Synthetic spatial data must pass rigorous privacy audits before deployment. Even when direct identifiers are removed, coordinate precision and spatial clustering can enable re-identification attacks through linkage or proximity inference. Privacy and compliance engineers should embed automated audit workflows that verify differential privacy budgets, k-anonymity thresholds, and spatial obfuscation parameters.
CI gates should execute privacy validation scripts that:
Measure spatial resolution against disclosure risk models.
Verify that generated geometries do not intersect with restricted zones (e.g., critical infrastructure, protected habitats).
Validate that attribute perturbation meets configured epsilon bounds.
These checks must be tightly coupled with Privacy-Preserving Generation Frameworks to ensure that generation parameters and compliance gates remain synchronized.

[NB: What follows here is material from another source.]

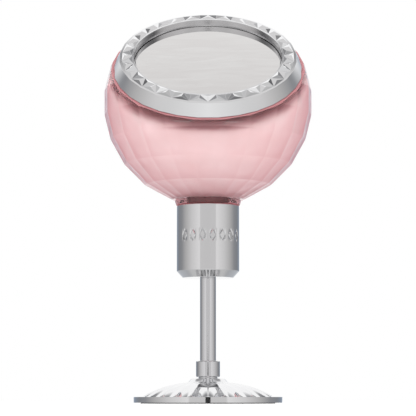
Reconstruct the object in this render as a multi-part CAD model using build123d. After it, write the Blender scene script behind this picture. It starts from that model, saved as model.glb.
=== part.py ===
from build123d import *
import os
from math import cos, radians, sin, sqrt

# A goblet-shaped spray bottle that stands on its own cap.  Foot, stem and cap are one stand.
# The bottle hangs in the cap neck down, with a crimped spray pump in its neck, and lifts out.
# Millimetres, +Z up, front towards -Y, origin at the centre of the foot pad's underside.

# ---- Foot ----------------------------------------------------------------------------------
FOOT_RADIUS = 27.9
FOOT_RIM = 2.1              # thickness of the metal rim
LEDGE = 3.9                 # flat ledge between the rim's edge and the dome
DOME_STEP = 0.45            # the dome's edge stands above the ledge
DOME_RISE = 4.79
DOME_BULGE = 0.7            # how far the dome's arc stands above its chord
CROWN_RADIUS = 9.5          # where the fluted dome ends
HUB_RADIUS = 6.5
HUB_RISE = 1.66
SPIGOT_RADIUS = 3.6
SPIGOT_RISE = 0.54
FLUTES = 24
FLUTE_SHARE = 0.88          # part of each pitch that the flute takes up
FLUTE_DEPTH = 0.42
PAD_THICKNESS = 1.2
PAD_PROUD = 0.3             # pad below the metal
PAD_MARGIN = 2.6            # metal ring left outside the pad's pocket

# ---- Stem ----------------------------------------------------------------------------------
STEM_LENGTH = 31.1          # tube seen between ferrule and cap
STEM_RADIUS = 3.0
STEM_WALL = 0.8
FERRULE_RADIUS = 4.5
FERRULE_HEIGHT = 6.06
FERRULE_SOCKET = 4.0        # how deep the tube sits in the ferrule
FERRULE_ROUND = 0.5
ROD_RADIUS = 2.0            # M4
NUT_FLATS = 7.0
NUT_HEIGHT = 3.2
WASHER_RADIUS = 4.6
WASHER_THICKNESS = 0.8

# ---- Crimp neck and pump, a standard 15 mm size ----------------------------------------------
NECK_HEIGHT = 6.2           # from the bottle's land to the lip
NECK_BORE = 5.35
BEAD_RADIUS = 7.5
BEAD_HEIGHT = 2.6
BEAD_UNDERCUT = 0.9
GASKET_THICKNESS = 0.8
FLANGE_THICKNESS = 0.7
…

Automated privacy reporting should be archived alongside each artifact to satisfy regulatory audit requirements and maintain a verifiable chain of custody.
Spatial datasets are inherently large and computationally expensive to regenerate. CI/CD pipelines must implement strict artifact retention policies that balance storage costs with reproducibility requirements. Versioned storage should leverage cloud-native formats like GeoParquet, which optimize spatial indexing and enable predicate pushdown for downstream queries.
Data contracts should be version-controlled alongside generation manifests. Each contract must define:
Schema evolution rules (e.g., allowed column additions, type coercion limits)
Spatial extent and CRS constraints
Minimum/maximum geometry counts and attribute distributions
Retention windows and archival triggers
When a pipeline detects a contract violation during validation, it should automatically quarantine the artifact, notify the responsible engineering team, and prevent downstream consumption. This ensures that synthetic environments remain predictable and that ML training pipelines do not silently ingest degraded or non-compliant spatial data.
Deploying CI/CD for spatial data requires cross-functional alignment. GIS developers should standardize on deterministic seeding and containerized geospatial runtimes. ML engineers must define statistical tolerance thresholds that align with model performance requirements. QA teams should automate topology and bounds validation as non-negotiable CI gates. Privacy and compliance engineers must integrate audit workflows directly into the promotion pipeline. By treating spatial data generation as a software delivery process, organizations can scale synthetic environment production while maintaining strict guarantees around accuracy, compliance, and reproducibility.